REPUBLIKA.CO.ID, MANOKWARI -- Dinas Kelautan dan Perikanan Papua Barat meminta semua pihak di Papua Barat bersama-sama menjaga terumbu karang dari aktifitas pengeboman ikan khususnya di kawasan segi tiga terumbu karang dunia di Kabupaten Raja Ampat. Kepala Dinas Kelautan dan Perikanan Papua Barat, Jacobis Ayomi di Manokwari, Kamis (18/8/2022) meminta pengawasan dilakukan semua pihak untuk mencegah terjadinya pengeboman ikan yang berdampak pada kerusakan terumbu karang khususnya di Pulau Kofiau dan Pulau Boo, Raja Ampat.
"Dua pulau itu masuk wilayah kerja Badan Konservasi Sumber Daya Alam (BKSDA) tapi kami selalu bekerja bersama untuk melakukan pengawasan dengan melibatkan beberapa LSM. Kami berharap masyarakat juga berpartisipasi dengan memberikan laporan dan pengawasan agar terumbu karang tidak dirusak," kata dia.
Ayomi menambahkan Badan Layanan Umum Daerah Unit Pelaksana Teknis Daerah (BLUD UPTD) Pengelolaan Kawasan Konservasi Perairan (KKP) Kepulauan Raja Ampat memiliki personel jaga laut yang terbatas untuk melakukan pengawasan. "Kadang ketika personel jaga laut pergi, ada nelayan yang datang dan melakukan pengeboman ikan. Itu terjadi karena kami kekurangan personel," ungkap Ayomi.
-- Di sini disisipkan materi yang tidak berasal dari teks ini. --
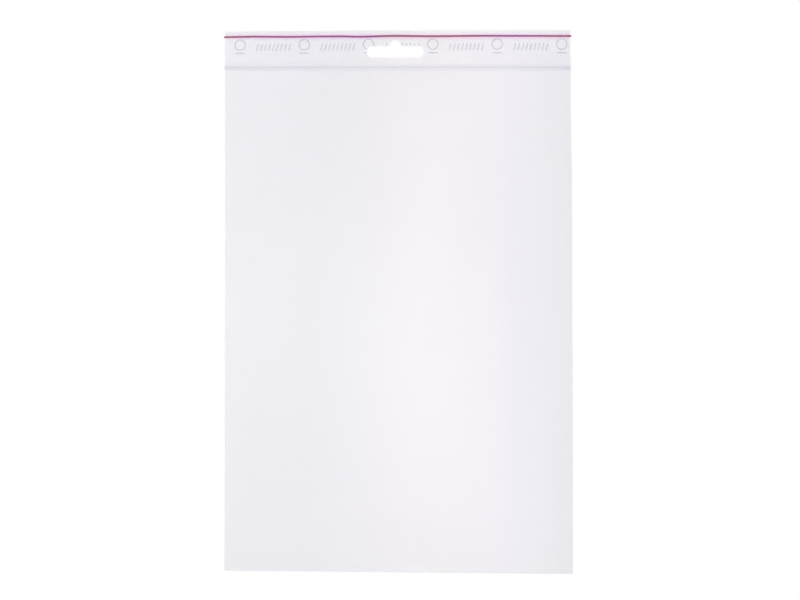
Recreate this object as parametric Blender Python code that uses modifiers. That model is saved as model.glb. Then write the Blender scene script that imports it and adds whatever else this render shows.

Sejauh ini pihaknya masih terus mengumpulkan bukti-bukti jika terjadi pengeboman ikan di laut. Ayomi mengatakan dalam beberapa kasus pihaknya mengandalkan hukum adat setempat sebab kekurangan bukti.
"Memang pernah ada yang kita amankan perahu dan orang-orangnya, tapi alat bukti untuk dilaporkan ke polisi kurang sehingga kami memilih untuk menyerahkan pelaku ke masyarakat untuk disidangkan secara adat," jelas Ayomi.
Ia menilai peran masyarakat untuk menyidangkan secara adat para pelaku pengeboman ikan di Raja Ampat selama ini berjalan dengan adil. Luas wilayah terumbu karang di Pulau Kofiau dan Pulau Boo mencapai 170 ribu hektar. Pengeboman ikan di wilayah itu disebut menyebabkan area luas terumbu karang menyusut menjadi 75 persen.